## WHAT IS ASKED
Extract the complete listing and repeat it word for word.

## GIVEN DATA
—————
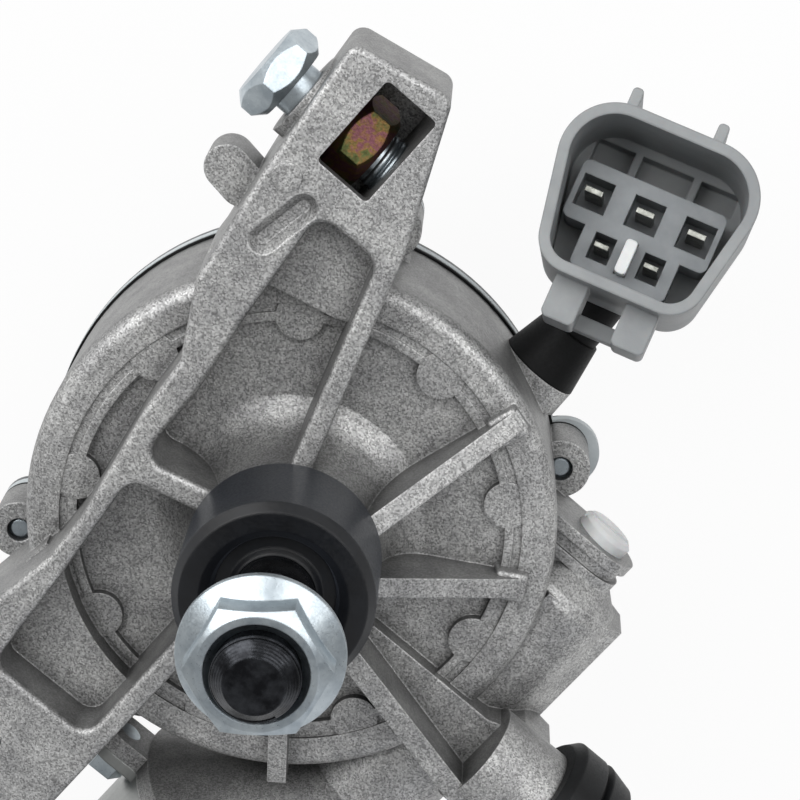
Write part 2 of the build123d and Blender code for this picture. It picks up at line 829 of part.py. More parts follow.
# Output shaft with circlip groove, serrated crank seat and chamfered end
with BuildPart() as output_shaft:
    with BuildSketch(Plane.XZ):
        with BuildLine():
            Polyline(
                (0, shaft_bottom_z),
                (shaft_radius - shaft_foot_chamfer, shaft_bottom_z),
                (shaft_radius, shaft_bottom_z + shaft_foot_chamfer),
                (shaft_radius, circlip_z),
                (shaft_radius - circlip_groove_depth, circlip_z),
                (shaft_radius - circlip_groove_depth, circlip_z + circlip_thickness),
                (shaft_radius, circlip_z + circlip_thickness),
                (shaft_radius, shaft_top_z - shaft_radius + shaft_tip_radius),
                (shaft_tip_radius, shaft_top_z),
                (0, shaft_top_z),
                close=True,
            )
        make_face()
    revolve(axis=Axis.Z)
    with BuildSketch(Plane.XY.offset(serration_bottom_z)):
        with PolarLocations(shaft_radius, serration_count):
            RegularPolygon(serration_depth * 1.6, 4)
    extrude(amount=serration_top_z - serration_bottom_z, mode=Mode.SUBTRACT)
output_shaft.part.label = "output_shaft"
export_step(output_shaft.part, "parts/output_shaft.step")


def bush(name, bottom, inner, outer, length):
    """A plain round bush on the output shaft's axis."""
    with BuildPart() as ring:
        with BuildSketch(Plane.XY.offset(bottom)):
            Circle(outer)
            Circle(inner, mode=Mode.SUBTRACT)
        extrude(amount=length)
    ring.part.label = name
    export_step(ring.part, f"parts/{name}.step")


bush("lower_bush", boss_bottom_z + bush_set_up, shaft_radius + running_gap, bush_outer_radius, bush_length)
bush("upper_bush", hub_top_z - bush_length, shaft_radius + running_gap, bush_outer_radius, bush_length)
bush("thrust_washer", thrust_z, shaft_radius + running_gap, washer_outer_radius, washer_thickness)
bush("top_washer", washer_z, shaft_radius + running_gap, washer_outer_radius, washer_thickness)
seal_z = hub_top_z - bush_length - seal_height - assembly_gap
bush("shaft_seal", seal_z, shaft_radius + running_gap, bush_outer_radius - press_gap, seal_height)

# Circlip, open at one side
with BuildPart() as circlip:
    with BuildSketch(Plane.XY.offset(circlip_z + press_gap)):
        Circle(circlip_outer_radius)
        Circle(shaft_radius - circlip_groove_depth + press_gap, mode=Mode.SUBTRACT)
        with Locations((0, -circlip_outer_radius)):
            Rectangle(4.0, 2 * circlip_outer_radius - 2 * shaft_radius + 5, mode=Mode.SUBTRACT)
    extrude(amount=circlip_thickness - 2 * press_gap)
circlip.part.label = "circlip"
export_step(circlip.part, "parts/circlip.step")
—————
## THE RESPONSE
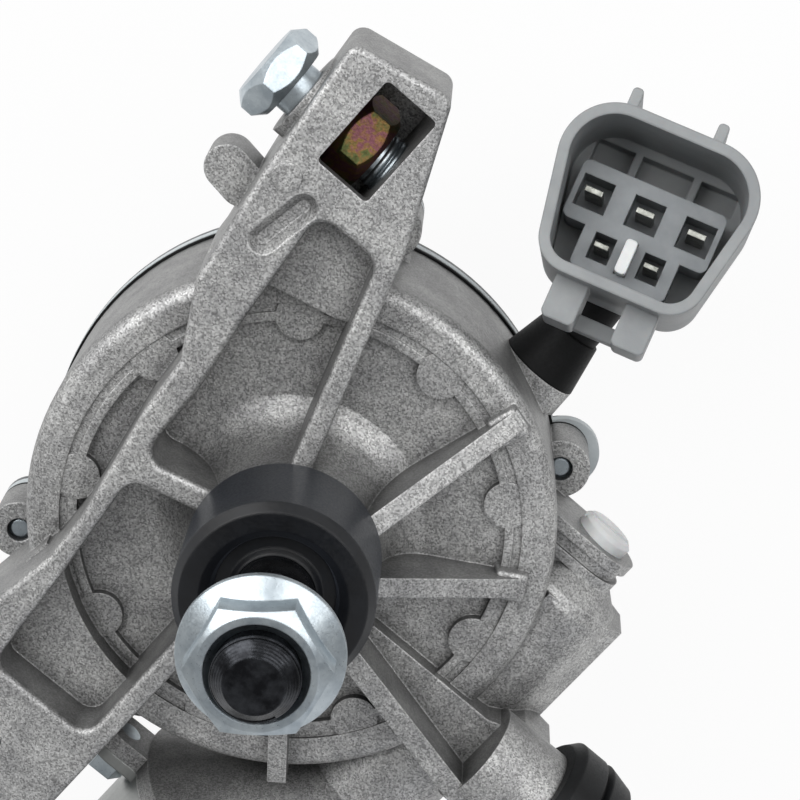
Write part 2 of the build123d and Blender code for this picture. It picks up at line 829 of part.py. More parts follow.
# Output shaft with circlip groove, serrated crank seat and chamfered end
with BuildPart() as output_shaft:
    with BuildSketch(Plane.XZ):
        with BuildLine():
            Polyline(
                (0, shaft_bottom_z),
                (shaft_radius - shaft_foot_chamfer, shaft_bottom_z),
                (shaft_radius, shaft_bottom_z + shaft_foot_chamfer),
                (shaft_radius, circlip_z),
                (shaft_radius - circlip_groove_depth, circlip_z),
                (shaft_radius - circlip_groove_depth, circlip_z + circlip_thickness),
                (shaft_radius, circlip_z + circlip_thickness),
                (shaft_radius, shaft_top_z - shaft_radius + shaft_tip_radius),
                (shaft_tip_radius, shaft_top_z),
                (0, shaft_top_z),
                close=True,
            )
        make_face()
    revolve(axis=Axis.Z)
    with BuildSketch(Plane.XY.offset(serration_bottom_z)):
        with PolarLocations(shaft_radius, serration_count):
            RegularPolygon(serration_depth * 1.6, 4)
    extrude(amount=serration_top_z - serration_bottom_z, mode=Mode.SUBTRACT)
output_shaft.part.label = "output_shaft"
export_step(output_shaft.part, "parts/output_shaft.step")


def bush(name, bottom, inner, outer, length):
    """A plain round bush on the output shaft's axis."""
    with BuildPart() as ring:
        with BuildSketch(Plane.XY.offset(bottom)):
            Circle(outer)
            Circle(inner, mode=Mode.SUBTRACT)
        extrude(amount=length)
    ring.part.label = name
    export_step(ring.part, f"parts/{name}.step")


bush("lower_bush", boss_bottom_z + bush_set_up, shaft_radius + running_gap, bush_outer_radius, bush_length)
bush("upper_bush", hub_top_z - bush_length, shaft_radius + running_gap, bush_outer_radius, bush_length)
bush("thrust_washer", thrust_z, shaft_radius + running_gap, washer_outer_radius, washer_thickness)
bush("top_washer", washer_z, shaft_radius + running_gap, washer_outer_radius, washer_thickness)
seal_z = hub_top_z - bush_length - seal_height - assembly_gap
bush("shaft_seal", seal_z, shaft_radius + running_gap, bush_outer_radius - press_gap, seal_height)

# Circlip, open at one side
with BuildPart() as circlip:
    with BuildSketch(Plane.XY.offset(circlip_z + press_gap)):
        Circle(circlip_outer_radius)
        Circle(shaft_radius - circlip_groove_depth + press_gap, mode=Mode.SUBTRACT)
        with Locations((0, -circlip_outer_radius)):
            Rectangle(4.0, 2 * circlip_outer_radius - 2 * shaft_radius + 5, mode=Mode.SUBTRACT)
    extrude(amount=circlip_thickness - 2 * press_gap)
circlip.part.label = "circlip"
export_step(circlip.part, "parts/circlip.step")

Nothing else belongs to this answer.